▶ [DATA FOR THE TASK]
--- begin ---

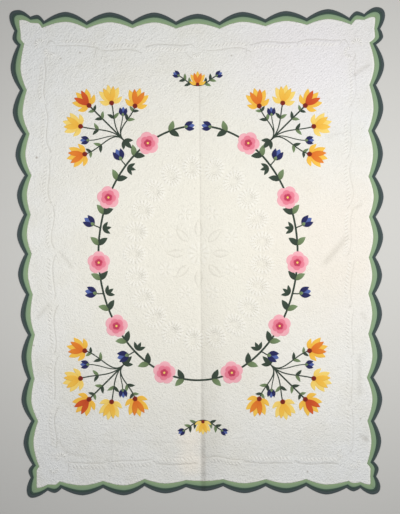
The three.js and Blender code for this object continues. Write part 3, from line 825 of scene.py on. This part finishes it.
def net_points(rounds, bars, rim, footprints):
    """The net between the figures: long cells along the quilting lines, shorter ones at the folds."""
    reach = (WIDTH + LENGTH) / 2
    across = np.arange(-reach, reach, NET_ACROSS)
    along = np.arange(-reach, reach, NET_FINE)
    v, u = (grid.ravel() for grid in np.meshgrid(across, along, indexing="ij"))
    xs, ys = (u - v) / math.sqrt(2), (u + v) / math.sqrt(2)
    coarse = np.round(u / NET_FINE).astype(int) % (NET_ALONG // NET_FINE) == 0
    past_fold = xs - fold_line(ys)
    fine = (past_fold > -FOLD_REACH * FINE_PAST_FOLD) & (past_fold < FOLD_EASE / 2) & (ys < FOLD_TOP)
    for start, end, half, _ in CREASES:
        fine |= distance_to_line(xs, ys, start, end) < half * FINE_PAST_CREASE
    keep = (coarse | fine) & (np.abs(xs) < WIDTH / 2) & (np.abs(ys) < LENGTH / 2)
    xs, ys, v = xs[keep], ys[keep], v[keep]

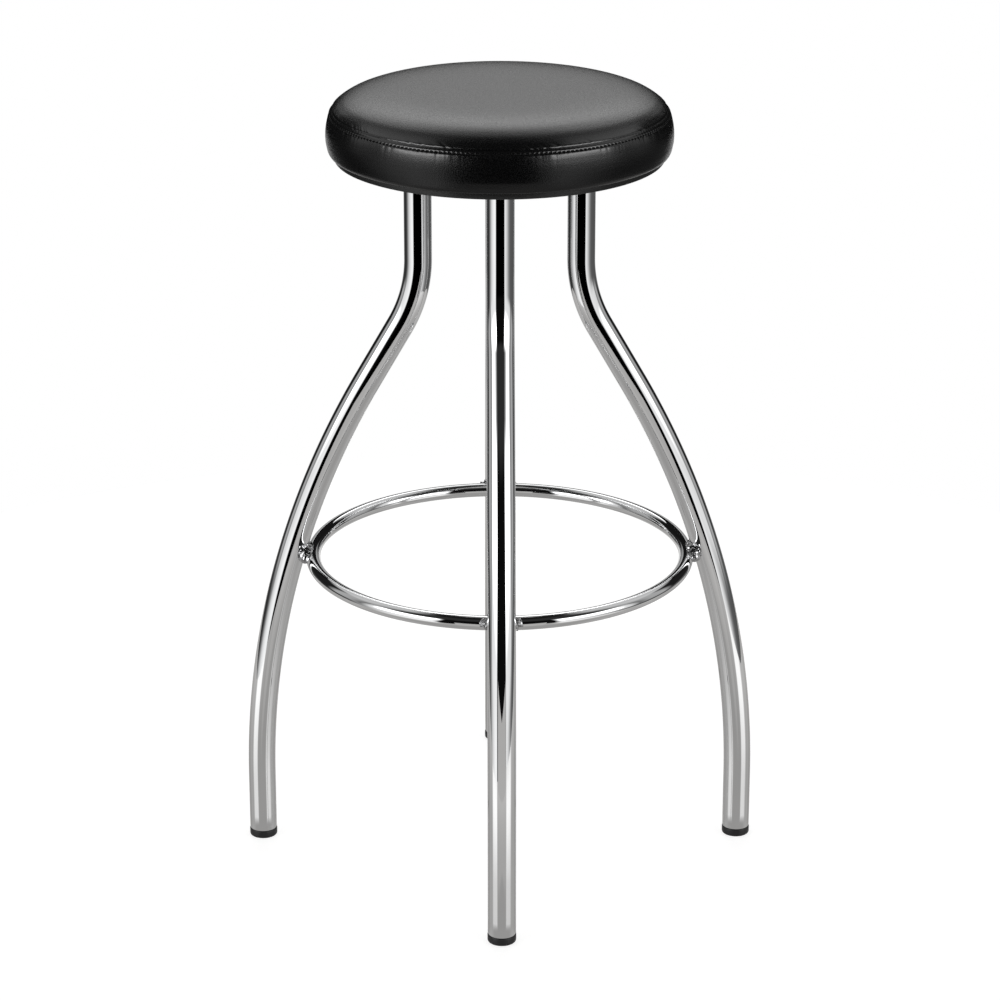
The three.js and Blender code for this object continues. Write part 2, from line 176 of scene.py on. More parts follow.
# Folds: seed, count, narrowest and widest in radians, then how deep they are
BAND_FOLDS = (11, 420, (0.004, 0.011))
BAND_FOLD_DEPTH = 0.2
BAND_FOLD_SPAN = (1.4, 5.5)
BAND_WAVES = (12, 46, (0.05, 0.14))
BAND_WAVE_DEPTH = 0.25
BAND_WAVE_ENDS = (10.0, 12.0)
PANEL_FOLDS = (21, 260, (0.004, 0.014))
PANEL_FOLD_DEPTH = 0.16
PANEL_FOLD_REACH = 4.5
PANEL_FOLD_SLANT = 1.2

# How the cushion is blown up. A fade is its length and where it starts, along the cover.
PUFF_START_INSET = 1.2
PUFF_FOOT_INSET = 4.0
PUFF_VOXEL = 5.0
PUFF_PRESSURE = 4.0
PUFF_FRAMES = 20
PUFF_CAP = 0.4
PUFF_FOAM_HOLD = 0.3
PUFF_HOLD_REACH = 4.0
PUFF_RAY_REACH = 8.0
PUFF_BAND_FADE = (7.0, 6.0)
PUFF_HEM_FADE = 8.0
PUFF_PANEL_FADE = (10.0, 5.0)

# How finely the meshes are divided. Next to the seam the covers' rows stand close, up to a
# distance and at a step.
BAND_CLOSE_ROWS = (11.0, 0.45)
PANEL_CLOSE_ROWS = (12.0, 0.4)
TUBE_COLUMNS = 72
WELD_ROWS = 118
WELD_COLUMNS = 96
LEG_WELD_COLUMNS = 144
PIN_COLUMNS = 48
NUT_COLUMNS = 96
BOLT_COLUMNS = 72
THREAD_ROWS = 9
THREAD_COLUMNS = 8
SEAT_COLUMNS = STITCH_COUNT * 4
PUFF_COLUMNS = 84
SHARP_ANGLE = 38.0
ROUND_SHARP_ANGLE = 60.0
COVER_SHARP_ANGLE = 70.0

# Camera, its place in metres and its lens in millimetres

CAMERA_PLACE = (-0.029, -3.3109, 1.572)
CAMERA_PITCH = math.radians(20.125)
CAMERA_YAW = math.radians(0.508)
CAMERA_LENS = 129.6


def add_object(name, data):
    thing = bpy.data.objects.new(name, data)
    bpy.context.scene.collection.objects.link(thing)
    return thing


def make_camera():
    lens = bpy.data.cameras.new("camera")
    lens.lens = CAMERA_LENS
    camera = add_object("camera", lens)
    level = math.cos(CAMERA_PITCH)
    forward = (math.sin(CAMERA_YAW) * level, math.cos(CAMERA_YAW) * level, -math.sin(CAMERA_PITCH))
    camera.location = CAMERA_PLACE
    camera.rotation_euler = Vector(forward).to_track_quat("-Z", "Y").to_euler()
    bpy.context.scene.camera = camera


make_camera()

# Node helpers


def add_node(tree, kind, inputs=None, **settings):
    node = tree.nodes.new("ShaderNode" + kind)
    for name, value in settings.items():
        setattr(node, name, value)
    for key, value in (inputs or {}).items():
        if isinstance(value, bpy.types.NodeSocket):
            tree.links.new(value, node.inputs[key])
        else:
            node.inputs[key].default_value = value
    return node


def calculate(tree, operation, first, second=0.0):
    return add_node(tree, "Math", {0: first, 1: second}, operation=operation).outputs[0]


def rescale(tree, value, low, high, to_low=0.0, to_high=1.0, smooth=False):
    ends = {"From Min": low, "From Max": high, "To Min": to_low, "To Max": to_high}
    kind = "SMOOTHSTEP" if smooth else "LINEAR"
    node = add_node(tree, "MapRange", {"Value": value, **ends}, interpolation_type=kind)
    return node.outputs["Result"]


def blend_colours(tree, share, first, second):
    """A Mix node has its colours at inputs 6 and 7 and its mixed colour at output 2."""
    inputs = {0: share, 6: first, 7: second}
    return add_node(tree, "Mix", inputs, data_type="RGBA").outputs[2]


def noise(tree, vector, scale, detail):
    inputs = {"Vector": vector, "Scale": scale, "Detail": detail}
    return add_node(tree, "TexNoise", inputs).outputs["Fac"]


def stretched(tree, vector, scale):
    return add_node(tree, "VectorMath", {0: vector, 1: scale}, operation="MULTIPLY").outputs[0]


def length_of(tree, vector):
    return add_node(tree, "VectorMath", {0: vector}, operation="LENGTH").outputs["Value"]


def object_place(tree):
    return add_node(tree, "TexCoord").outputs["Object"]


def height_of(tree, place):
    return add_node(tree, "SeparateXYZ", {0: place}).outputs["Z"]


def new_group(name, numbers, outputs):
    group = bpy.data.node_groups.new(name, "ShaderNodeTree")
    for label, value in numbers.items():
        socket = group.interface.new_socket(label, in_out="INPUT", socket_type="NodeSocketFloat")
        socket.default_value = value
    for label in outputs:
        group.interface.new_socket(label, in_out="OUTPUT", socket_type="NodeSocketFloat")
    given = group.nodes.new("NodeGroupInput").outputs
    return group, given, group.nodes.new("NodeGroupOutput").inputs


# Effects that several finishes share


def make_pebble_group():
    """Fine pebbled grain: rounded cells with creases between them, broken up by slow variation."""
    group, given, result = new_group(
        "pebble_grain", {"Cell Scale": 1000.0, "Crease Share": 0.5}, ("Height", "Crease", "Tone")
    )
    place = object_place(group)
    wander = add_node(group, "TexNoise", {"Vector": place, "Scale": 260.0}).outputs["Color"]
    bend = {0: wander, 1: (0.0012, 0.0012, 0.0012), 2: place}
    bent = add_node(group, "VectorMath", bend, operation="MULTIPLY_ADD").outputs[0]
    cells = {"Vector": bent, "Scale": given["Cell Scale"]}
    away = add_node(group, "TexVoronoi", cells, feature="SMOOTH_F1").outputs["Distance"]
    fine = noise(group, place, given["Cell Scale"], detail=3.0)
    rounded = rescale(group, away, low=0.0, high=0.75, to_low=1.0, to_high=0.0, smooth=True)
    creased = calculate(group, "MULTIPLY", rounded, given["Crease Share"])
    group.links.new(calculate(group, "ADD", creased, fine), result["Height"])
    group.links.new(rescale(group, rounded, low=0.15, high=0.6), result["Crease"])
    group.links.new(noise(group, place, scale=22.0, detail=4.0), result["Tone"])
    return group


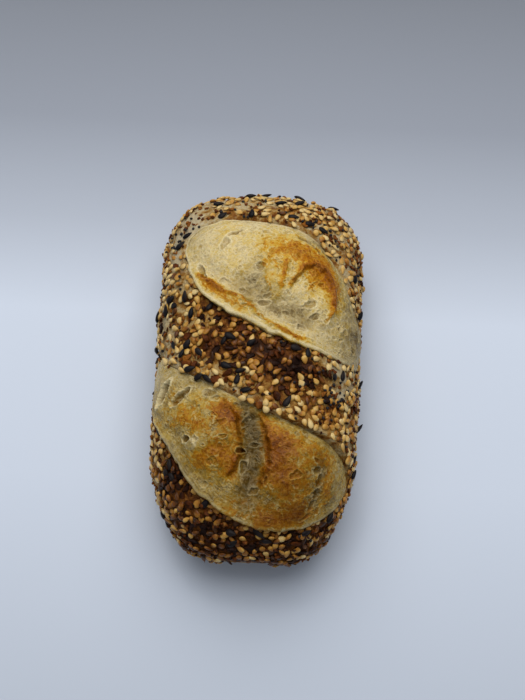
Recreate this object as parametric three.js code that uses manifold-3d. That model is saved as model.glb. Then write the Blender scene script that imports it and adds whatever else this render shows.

--- end ---

▶ [STATED EXERCISE] Output exactly the lines running from the line containing "More parts follow." through the line containing "PUFF_PANEL_FADE = (10.0, 5.0)", and only those lines.

▶ [TASK ANSWER]
The three.js and Blender code for this object continues. Write part 2, from line 176 of scene.py on. More parts follow.
# Folds: seed, count, narrowest and widest in radians, then how deep they are
BAND_FOLDS = (11, 420, (0.004, 0.011))
BAND_FOLD_DEPTH = 0.2
BAND_FOLD_SPAN = (1.4, 5.5)
BAND_WAVES = (12, 46, (0.05, 0.14))
BAND_WAVE_DEPTH = 0.25
BAND_WAVE_ENDS = (10.0, 12.0)
PANEL_FOLDS = (21, 260, (0.004, 0.014))
PANEL_FOLD_DEPTH = 0.16
PANEL_FOLD_REACH = 4.5
PANEL_FOLD_SLANT = 1.2

# How the cushion is blown up. A fade is its length and where it starts, along the cover.
PUFF_START_INSET = 1.2
PUFF_FOOT_INSET = 4.0
PUFF_VOXEL = 5.0
PUFF_PRESSURE = 4.0
PUFF_FRAMES = 20
PUFF_CAP = 0.4
PUFF_FOAM_HOLD = 0.3
PUFF_HOLD_REACH = 4.0
PUFF_RAY_REACH = 8.0
PUFF_BAND_FADE = (7.0, 6.0)
PUFF_HEM_FADE = 8.0
PUFF_PANEL_FADE = (10.0, 5.0)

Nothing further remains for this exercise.